So I am confused with this argument in 3rd Ed, pg 47, Basic Alg. Geo. 1.
Definition 1: if $X \subseteq \Bbb P^n$ is a quasiprojective variety, $x \in X$, and $f=P/Q$ is a homogenous function of degree $0$ with $Q(x)\not=0$. A function on $X$ that is regular at all points $x \in X$ is a regular function on $X$.
Definition 2: If $A$ is a variety of $\Bbb A^n$ then $f:A \rightarrow k$ is regular if exists poylnomial function $F$ such that $F|A=f$.
So Shafarevich sets out to prove definition 1 for a closed subset $X$ of an affine space coincides with 2.
Proof: By assumption each point $x \in X$ has a nhood $U_x$ with $q_x \not=0 $ on $U_x$, in which $f=p_x/q_x$. So $$q_x f= p_x $$ on $U_x$. We can assume that this holds over whole of $X$ by multiplying a regular function equal to $0$ on $X\setminus U_x$ and nonzero at $x$.
What regular function is referred here? I suppose it is definition 2. By how does such a function exist?

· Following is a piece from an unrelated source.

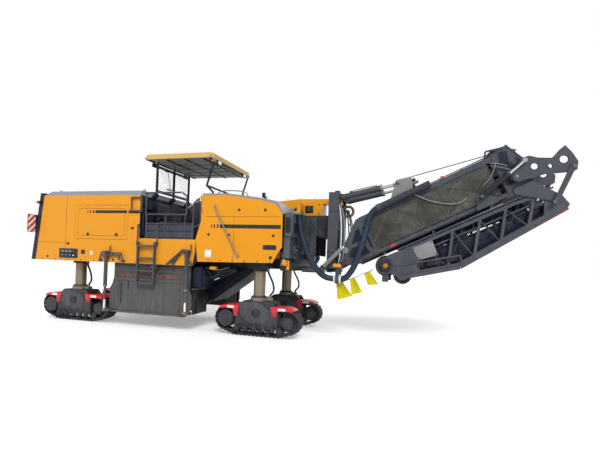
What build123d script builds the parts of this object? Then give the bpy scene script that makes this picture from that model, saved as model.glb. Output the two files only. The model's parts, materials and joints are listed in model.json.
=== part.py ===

Note that $Z:=X\smallsetminus U_x$ is a closed subset of $X$ (and hence of $\Bbb A^n$). If we take elements $f_1,\dots,f_r$ which generate the ideal $I(Z)\subset k[x_1,\dots,x_n]$ (I'm not sure if this is the notation Shafarevich uses, but $I(Z)$ is the ideal given by polynomials vanishing on all of $Z$, and it is finitely generated because $k[x_1,\dots,x_n]$ is noetherian).
If each $f_i$ vanished at $x$, then $x$ would have to be in $Z$ because $Z$ is the vanishing locus of $(f_1,\dots,f_r)$, but this is not the case. So some $f_i$ does not vanish at $x$ and, furthermore, it must vanish on all of $X\smallsetminus U_x$ because it is an element of $I(Z)$. So $f_i$ is the element you want.